I inspected the large photographs on the walls: the reflection of a building in a puddle (with only the puddle in the photograph); a maple leaf on a wet pavement; the light of electric street lamps in damp air, seemingly somehow taken at a high shutter speed. They testified to the eye of an artist and the hand of a professional. In the centre was the portrait of a handsome young man and a thin, sweet girl.
These were not typical family photographs where the subjects are posing and smiling artificially to camera. The people depicted were alive: the young man was sitting in a deep light blue armchair, turning to look at something off camera, while the girl looked as if she had just this minute sat down beside him on the arm of the chair. She too was turned half away and looking at the same thing. She had black hair which fell from a slender shoulder and tumbled down her back to below the waist. She had strikingly long, narrow eyebrows, a dark skin and a warm smile; her features were gentle, discreet, loving and trusting so that they immediately evoked a liking for her.
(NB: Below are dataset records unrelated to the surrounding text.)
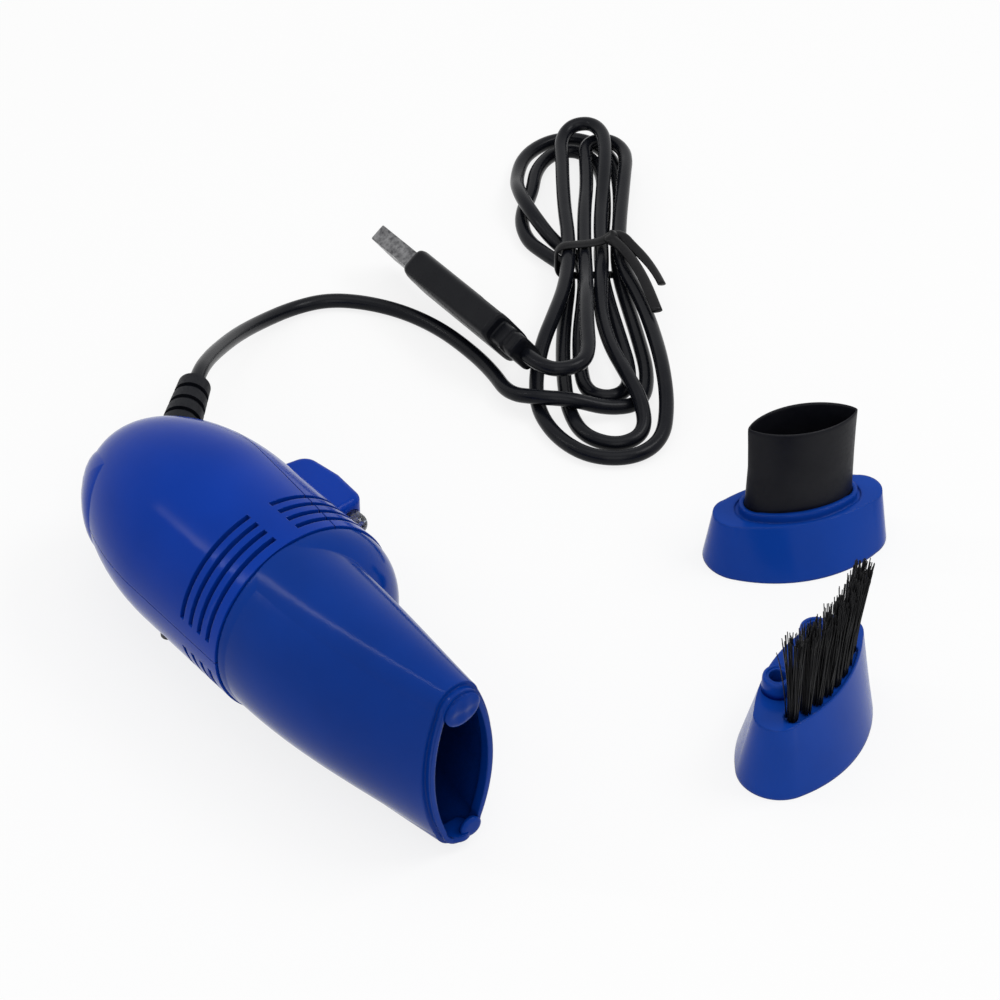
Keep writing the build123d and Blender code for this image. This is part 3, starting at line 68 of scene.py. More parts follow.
# The cable's route in metres from the rim: out of the strain relief, along the table, through the hank
# and into the plug
FREE_ROUTE = (
    (-0.0812, 0.0280, 0.0230), (-0.0847, 0.0316, 0.0230), (-0.0915, 0.0386, 0.0196),
    (-0.0994, 0.0480, 0.0144), (-0.1068, 0.0580, 0.0092), (-0.1122, 0.0686, 0.0048),
    (-0.1148, 0.0795, 0.0022), (-0.1126, 0.0886, 0.0019), (-0.1060, 0.0954, 0.0019),
    (-0.0964, 0.1008, 0.0019), (-0.0850, 0.1036, 0.0019), (-0.0730, 0.1038, 0.0019),
    (-0.0625, 0.1022, 0.0026),
)
HANK_ROUTE = (
    (-0.0518, 0.0986, 0.0040), (-0.0441, 0.1013, 0.0064), (-0.0383, 0.1075, 0.0062),
    (-0.0335, 0.1149, 0.0026), (-0.0304, 0.1228, 0.0020), (-0.0373, 0.1310, 0.0022),
    (-0.0503, 0.1388, 0.0027), (-0.0643, 0.1467, 0.0027), (-0.0738, 0.1524, 0.0027),
    (-0.0825, 0.1592, 0.0027), (-0.0927, 0.1689, 0.0027), (-0.1042, 0.1786, 0.0022),
    (-0.1153, 0.1860, 0.0019), (-0.1266, 0.1868, 0.0019), (-0.1329, 0.1798, 0.0019),
    (-0.1318, 0.1686, 0.0019), (-0.1238, 0.1593, 0.0024), (-0.1140, 0.1524, 0.0062),
    (-0.1036, 0.1487, 0.0064), (-0.0936, 0.1478, 0.0034), (-0.0857, 0.1491, 0.0027),
    (-0.0782, 0.1450, 0.0027), (-0.0701, 0.1375, 0.0027), (-0.0607, 0.1284, 0.0025),
    (-0.0505, 0.1202, 0.0020), (-0.0428, 0.1156, 0.0019), (-0.0373, 0.1178, 0.0019),
    (-0.0366, 0.1237, 0.0019), (-0.0424, 0.1293, 0.0021), (-0.0530, 0.1352, 0.0026),
    (-0.0662, 0.1426, 0.0027), (-0.0764, 0.1490, 0.0027), (-0.0851, 0.1558, 0.0027),
    (-0.0944, 0.1650, 0.0027), (-0.1043, 0.1734, 0.0023), (-0.1140, 0.1805, 0.0019),
    (-0.1241, 0.1818, 0.0019), (-0.1279, 0.1755, 0.0019), (-0.1245, 0.1666, 0.0019),
    (-0.1166, 0.1589, 0.0019), (-0.1107, 0.1501, 0.0019), (-0.1013, 0.1443, 0.0019),
    (-0.0922, 0.1438, 0.0024), (-0.0845, 0.1441, 0.0027), (-0.0776, 0.1391, 0.0027),
    (-0.0690, 0.1307, 0.0026), (-0.0593, 0.1219, 0.0022), (-0.0491, 0.1139, 0.0019),
    (-0.0391, 0.1071, 0.0019), (-0.0296, 0.1040, 0.0019), (-0.0216, 0.1080, 0.0019),
    (-0.0207, 0.1158, 0.0026), (-0.0281, 0.1208, 0.0056), (-0.0378, 0.1238, 0.0070),
    (-0.0485, 0.1279, 0.0070), (-0.0598, 0.1345, 0.0070), (-0.0697, 0.1430, 0.0070),
    (-0.0779, 0.1503, 0.0070), (-0.0874, 0.1576, 0.0070), (-0.0971, 0.1664, 0.0072),
    (-0.1066, 0.1754, 0.0092), (-0.1135, 0.1812, 0.0098), (-0.1185, 0.1843, 0.0099),
    (-0.1237, 0.1846, 0.0098), (-0.1270, 0.1806, 0.0088), (-0.1248, 0.1754, 0.0073),
    (-0.1180, 0.1703, 0.0070), (-0.1102, 0.1640, 0.0070), (-0.0999, 0.1561, 0.0070),
    (-0.0900, 0.1492, 0.0070), (-0.0816, 0.1422, 0.0070), (-0.0736, 0.1344, 0.0070),
    (-0.0661, 0.1245, 0.0070), (-0.0601, 0.1159, 0.0060), (-0.0533, 0.1083, 0.0027),
    (-0.0440, 0.1015, 0.0019), (-0.0325, 0.0985, 0.0019), (-0.0223, 0.1004, 0.0019),
    (-0.0159, 0.1080, 0.0019), (-0.0163, 0.1174, 0.0024), (-0.0240, 0.1255, 0.0046),
    (-0.0338, 0.1324, 0.0070), (-0.0458, 0.1397, 0.0070), (-0.0584, 0.1463, 0.0070),
    (-0.0690, 0.1505, 0.0070), (-0.0777, 0.1556, 0.0070), (-0.0867, 0.1636, 0.0070),
    (-0.0969, 0.1733, 0.0070), (-0.1035, 0.1796, 0.0070), (-0.1085, 0.1844, 0.0063),
    (-0.1131, 0.1871, 0.0058), (-0.1182, 0.1874, 0.0057), (-0.1211, 0.1841, 0.0057),
    (-0.1201, 0.1798, 0.0057), (-0.1150, 0.1760, 0.0058), (-0.1056, 0.1684, 0.0060),
    (-0.0968, 0.1602, 0.0070), (-0.0876, 0.1524, 0.0070), (-0.0806, 0.1468, 0.0070),
    (-0.0727, 0.1406, 0.0076), (-0.0650, 0.1342, 0.0104),
)
TAIL_ROUTE = (
    (-0.0558, 0.1265, 0.0113), (-0.0433, 0.1170, 0.0113), (-0.0428, 0.1102, 0.0113),
    (-0.0471, 0.1055, 0.0113), (-0.0542, 0.1060, 0.0111),
)


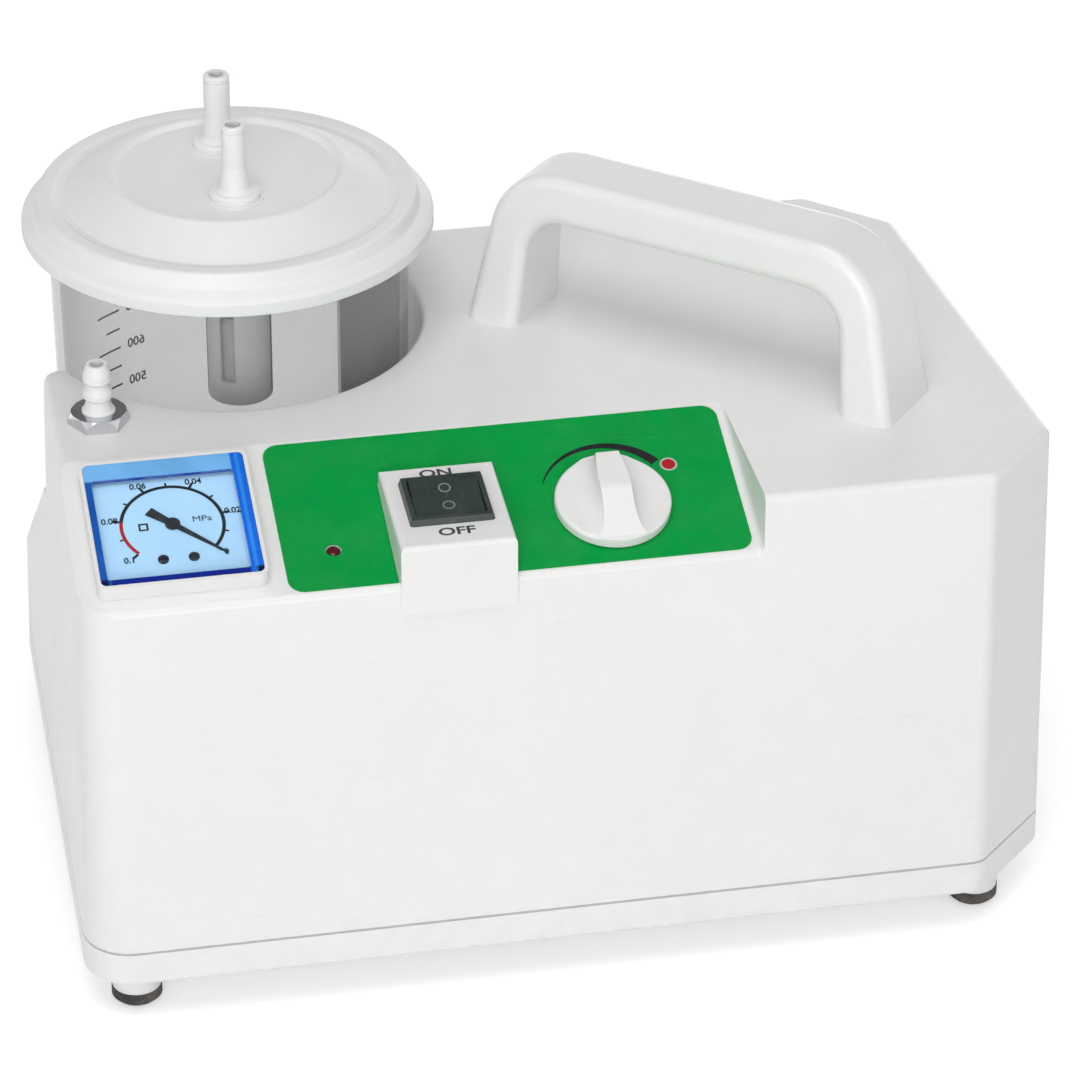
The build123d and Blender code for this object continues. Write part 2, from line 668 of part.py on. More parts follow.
save(gauge_place * Pos(0, 0, gauge_rise - gauge_frame_height + 0.05) * frame_ring, "gauge_frame")
pane = Pos(window_shift_x, window_shift_y, 0) * rounded_block(window_width - 0.3, window_depth - 0.3, 0.8, 0.7)
save(gauge_place * Pos(0, 0, gauge_rise - 1.0) * pane, "gauge_window")

needle_z = dial_z + 0.75
blade = make_face(Polyline(
    (0, 0.9), (gauge_needle_length, 0.22), (gauge_needle_length, -0.22), (0, -0.9), (-8.0, -1.5), (-8.0, 1.5), close=True))
needle = extrude(blade, amount=0.35) + Cylinder(2.1, 0.5, align=(Align.CENTER, Align.CENTER, Align.MIN))
needle = needle + Pos(0, 0, -9) * Cylinder(0.8, 9, align=(Align.CENTER, Align.CENTER, Align.MIN))
save(gauge_place * Pos(0, 0, needle_z) * Rot(0, 0, -42) * needle, "gauge_needle")
dial_screws = []
for side in (-1, 1):
    head = Pos(side * 4.2, -12.5, dial_z + 0.62) * Cylinder(1.5, 0.45, align=(Align.CENTER, Align.CENTER, Align.MIN))
    shank = Pos(side * 4.2, -12.5, dial_z - 4) * Cylinder(0.8, 4.7, align=(Align.CENTER, Align.CENTER, Align.MIN))
    slot = Pos(side * 4.2, -12.5, dial_z + 1.0) * Box(3.4, 0.4, 0.3)
    dial_screws.append(gauge_place * (head + shank - slot))
save(Compound(children=dial_screws), "dial_screws")
movement = Pos(0, 0, -10.2) * Box(12, 16, 9) - Pos(0, 0, -10) * Cylinder(0.9, 40)
coil_arc = CenterArc((0, 0), 13.5, 100, 250)
bourdon = Pos(0, 0, -10) * sweep(Plane(origin=coil_arc @ 0, z_dir=coil_arc % 0) * Rectangle(4.4, 1.8), path=coil_arc)
stem = Pos(0, 0, -gauge_can_depth - 14) * turned([
    (1.4, 0), (2.7, 0), (3.05, 2.2), (2.5, 2.4), (2.5, 8), (5.4, 8), (5.4, 13.9), (3.0, 13.9), (3.0, 15.2), (1.4, 15.2)])
save(gauge_place * movement, "gauge_movement")
save(gauge_place * bourdon, "bourdon_tube")
save(gauge_place * stem, "gauge_stem")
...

The youth was a little older and had similar looks: equally dark skin, the same smile, and dark eyes in which, despite the paucity of light in the room, I could see something unknowable and unclassifiable which instantly put me in thrall to him. Tenderness, sincerity, a longing for warmth, almost forgotten and covered in dust on Yakimanka, awoke in my inner depths, called forth by his eyes. It was love at first sight, if it is possible to fall in love with a photograph.
My intuition told me this was Wulf Markovich’s son, and the girl was either his sister or his wife. For me, it did not matter which: right now she too was as much a part of this man as the light in his eyes. But where were they, I wondered. Were they by any chance at home? Something melted at the thought that I might get to see that face and those eyes in the flesh. No, they have gone, the answer chillingly suggested itself and told me everything.
Just as the flash on a camera hauls objects out of darkness and we see them, literally, in a different light, so I suddenly pictured these people in the photograph differently. Who they were, how old they were, what their relationship was when the photo was taken, no longer mattered. They had ceased to be live human beings with their own history and emotions and were removed in an instant to a place where the concept of time and space was absent, as were all other human measures. ‘They have gone’ meant both this moment and forever. ‘They have gone’ could mean to the bread shop or into oblivion. They had just gone. They were not here and now, and hence they didn’t exist at all. There was only this photo, those eyes and smiles. The people had ceased to be and instead had become art.